Short problem:
From the listing below, extract every line containing "before".

--- BEGIN ---

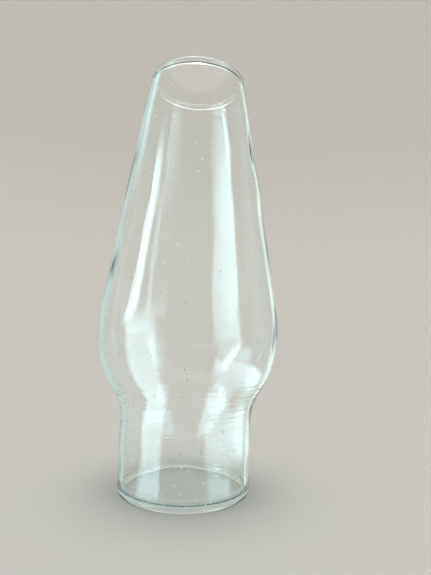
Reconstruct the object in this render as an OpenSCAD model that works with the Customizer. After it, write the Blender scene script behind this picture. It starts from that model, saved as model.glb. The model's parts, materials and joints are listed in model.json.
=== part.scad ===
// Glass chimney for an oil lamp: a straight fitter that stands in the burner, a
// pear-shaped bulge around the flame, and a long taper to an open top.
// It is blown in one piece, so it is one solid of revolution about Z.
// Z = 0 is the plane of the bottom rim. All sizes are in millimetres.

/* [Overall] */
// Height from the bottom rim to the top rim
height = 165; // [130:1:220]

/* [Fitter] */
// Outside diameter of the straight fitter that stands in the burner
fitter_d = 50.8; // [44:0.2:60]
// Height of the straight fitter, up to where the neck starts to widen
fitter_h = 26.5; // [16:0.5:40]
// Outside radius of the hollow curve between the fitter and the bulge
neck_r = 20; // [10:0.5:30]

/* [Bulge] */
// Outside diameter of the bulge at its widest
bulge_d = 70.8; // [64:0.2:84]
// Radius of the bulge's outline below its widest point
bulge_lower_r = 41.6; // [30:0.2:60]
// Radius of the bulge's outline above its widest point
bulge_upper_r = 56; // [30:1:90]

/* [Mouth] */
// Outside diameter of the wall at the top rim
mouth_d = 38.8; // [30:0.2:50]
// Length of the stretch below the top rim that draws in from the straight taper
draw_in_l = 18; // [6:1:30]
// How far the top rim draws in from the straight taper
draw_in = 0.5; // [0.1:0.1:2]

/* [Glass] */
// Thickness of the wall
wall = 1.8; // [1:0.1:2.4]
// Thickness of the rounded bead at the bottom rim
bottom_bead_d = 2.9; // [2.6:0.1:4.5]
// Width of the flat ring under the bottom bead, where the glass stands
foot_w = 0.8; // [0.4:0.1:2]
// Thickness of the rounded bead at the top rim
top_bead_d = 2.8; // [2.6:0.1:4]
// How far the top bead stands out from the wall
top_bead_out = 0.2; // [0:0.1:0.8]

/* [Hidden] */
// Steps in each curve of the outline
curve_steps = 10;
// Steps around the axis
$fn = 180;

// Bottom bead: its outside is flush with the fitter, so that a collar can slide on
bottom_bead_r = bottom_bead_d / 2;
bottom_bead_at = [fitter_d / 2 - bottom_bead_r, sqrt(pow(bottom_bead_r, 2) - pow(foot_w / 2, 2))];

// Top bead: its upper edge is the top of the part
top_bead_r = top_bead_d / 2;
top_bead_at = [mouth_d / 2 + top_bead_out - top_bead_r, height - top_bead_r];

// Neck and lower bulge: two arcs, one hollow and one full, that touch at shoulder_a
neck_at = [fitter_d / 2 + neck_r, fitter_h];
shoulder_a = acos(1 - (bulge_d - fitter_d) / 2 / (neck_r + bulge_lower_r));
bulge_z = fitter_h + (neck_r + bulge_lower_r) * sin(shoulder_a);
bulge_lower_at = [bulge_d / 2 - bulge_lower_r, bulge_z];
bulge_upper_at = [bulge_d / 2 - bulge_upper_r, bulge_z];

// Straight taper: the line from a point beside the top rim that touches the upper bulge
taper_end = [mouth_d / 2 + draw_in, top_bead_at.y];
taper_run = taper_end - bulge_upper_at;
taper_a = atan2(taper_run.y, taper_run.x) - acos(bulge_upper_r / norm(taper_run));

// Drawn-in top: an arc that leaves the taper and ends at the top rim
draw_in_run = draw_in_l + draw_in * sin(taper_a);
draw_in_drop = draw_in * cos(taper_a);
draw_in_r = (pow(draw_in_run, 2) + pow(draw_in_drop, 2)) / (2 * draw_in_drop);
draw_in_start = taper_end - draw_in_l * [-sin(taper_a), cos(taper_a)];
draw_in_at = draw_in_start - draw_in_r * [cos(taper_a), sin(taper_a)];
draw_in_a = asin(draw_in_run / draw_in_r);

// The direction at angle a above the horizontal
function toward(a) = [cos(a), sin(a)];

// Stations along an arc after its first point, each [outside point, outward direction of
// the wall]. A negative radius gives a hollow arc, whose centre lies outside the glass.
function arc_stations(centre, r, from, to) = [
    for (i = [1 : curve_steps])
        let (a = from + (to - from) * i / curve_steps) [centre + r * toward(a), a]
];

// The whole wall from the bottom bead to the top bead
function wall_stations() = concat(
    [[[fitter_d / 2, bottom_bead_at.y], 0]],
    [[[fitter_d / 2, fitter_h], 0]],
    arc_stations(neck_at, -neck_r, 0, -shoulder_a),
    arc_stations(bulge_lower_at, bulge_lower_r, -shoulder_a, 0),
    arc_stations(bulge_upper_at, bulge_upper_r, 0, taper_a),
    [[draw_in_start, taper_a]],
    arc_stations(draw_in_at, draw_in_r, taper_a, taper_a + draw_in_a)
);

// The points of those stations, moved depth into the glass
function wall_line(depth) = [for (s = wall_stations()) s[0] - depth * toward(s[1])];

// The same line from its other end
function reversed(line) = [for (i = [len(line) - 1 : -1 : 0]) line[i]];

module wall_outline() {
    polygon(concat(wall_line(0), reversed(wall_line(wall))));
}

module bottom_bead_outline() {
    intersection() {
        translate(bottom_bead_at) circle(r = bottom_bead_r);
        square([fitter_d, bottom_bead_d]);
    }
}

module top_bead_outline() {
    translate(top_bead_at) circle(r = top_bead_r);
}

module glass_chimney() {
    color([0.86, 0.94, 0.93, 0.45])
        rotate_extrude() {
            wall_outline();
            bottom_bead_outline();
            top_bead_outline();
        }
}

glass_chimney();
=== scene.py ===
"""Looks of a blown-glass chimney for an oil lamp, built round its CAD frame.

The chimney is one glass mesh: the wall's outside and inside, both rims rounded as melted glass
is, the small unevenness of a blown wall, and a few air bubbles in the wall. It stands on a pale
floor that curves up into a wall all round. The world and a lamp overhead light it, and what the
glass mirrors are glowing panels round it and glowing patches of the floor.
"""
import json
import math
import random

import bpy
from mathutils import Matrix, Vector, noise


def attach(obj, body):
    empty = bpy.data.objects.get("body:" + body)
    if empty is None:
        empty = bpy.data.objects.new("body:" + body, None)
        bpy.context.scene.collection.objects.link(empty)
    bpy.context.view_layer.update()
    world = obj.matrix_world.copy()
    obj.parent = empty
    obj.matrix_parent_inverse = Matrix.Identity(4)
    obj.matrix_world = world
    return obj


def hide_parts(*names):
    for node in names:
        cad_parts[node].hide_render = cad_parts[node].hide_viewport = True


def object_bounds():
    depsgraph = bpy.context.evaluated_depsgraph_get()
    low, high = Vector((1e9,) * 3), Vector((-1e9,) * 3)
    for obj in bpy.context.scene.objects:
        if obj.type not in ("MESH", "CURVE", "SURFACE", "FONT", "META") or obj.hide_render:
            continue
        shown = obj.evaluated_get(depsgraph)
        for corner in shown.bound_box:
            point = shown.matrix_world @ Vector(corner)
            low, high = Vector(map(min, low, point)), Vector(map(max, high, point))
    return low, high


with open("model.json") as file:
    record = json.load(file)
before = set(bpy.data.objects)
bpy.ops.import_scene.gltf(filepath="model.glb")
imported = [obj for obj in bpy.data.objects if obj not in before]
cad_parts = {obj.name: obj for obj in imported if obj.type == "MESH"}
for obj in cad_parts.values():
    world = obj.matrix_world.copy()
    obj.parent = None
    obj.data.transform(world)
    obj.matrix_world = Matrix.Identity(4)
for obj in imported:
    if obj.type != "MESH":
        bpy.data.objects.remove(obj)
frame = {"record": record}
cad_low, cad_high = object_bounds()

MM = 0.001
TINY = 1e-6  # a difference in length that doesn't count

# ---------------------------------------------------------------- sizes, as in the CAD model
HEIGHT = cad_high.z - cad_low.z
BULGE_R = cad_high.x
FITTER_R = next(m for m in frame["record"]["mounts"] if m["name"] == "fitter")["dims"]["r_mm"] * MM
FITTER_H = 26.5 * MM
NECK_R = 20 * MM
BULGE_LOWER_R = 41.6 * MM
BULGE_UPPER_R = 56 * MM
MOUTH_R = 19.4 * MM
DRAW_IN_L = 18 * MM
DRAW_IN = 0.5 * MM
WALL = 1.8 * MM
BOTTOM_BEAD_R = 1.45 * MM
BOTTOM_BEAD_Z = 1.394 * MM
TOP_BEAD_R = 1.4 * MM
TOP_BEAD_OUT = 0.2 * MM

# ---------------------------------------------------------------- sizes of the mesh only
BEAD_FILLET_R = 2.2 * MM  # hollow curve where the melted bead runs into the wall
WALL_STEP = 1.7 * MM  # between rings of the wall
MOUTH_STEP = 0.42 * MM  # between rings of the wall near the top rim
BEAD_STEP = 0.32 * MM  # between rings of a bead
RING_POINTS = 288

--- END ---

Reply:
before = set(bpy.data.objects)
imported = [obj for obj in bpy.data.objects if obj not in before]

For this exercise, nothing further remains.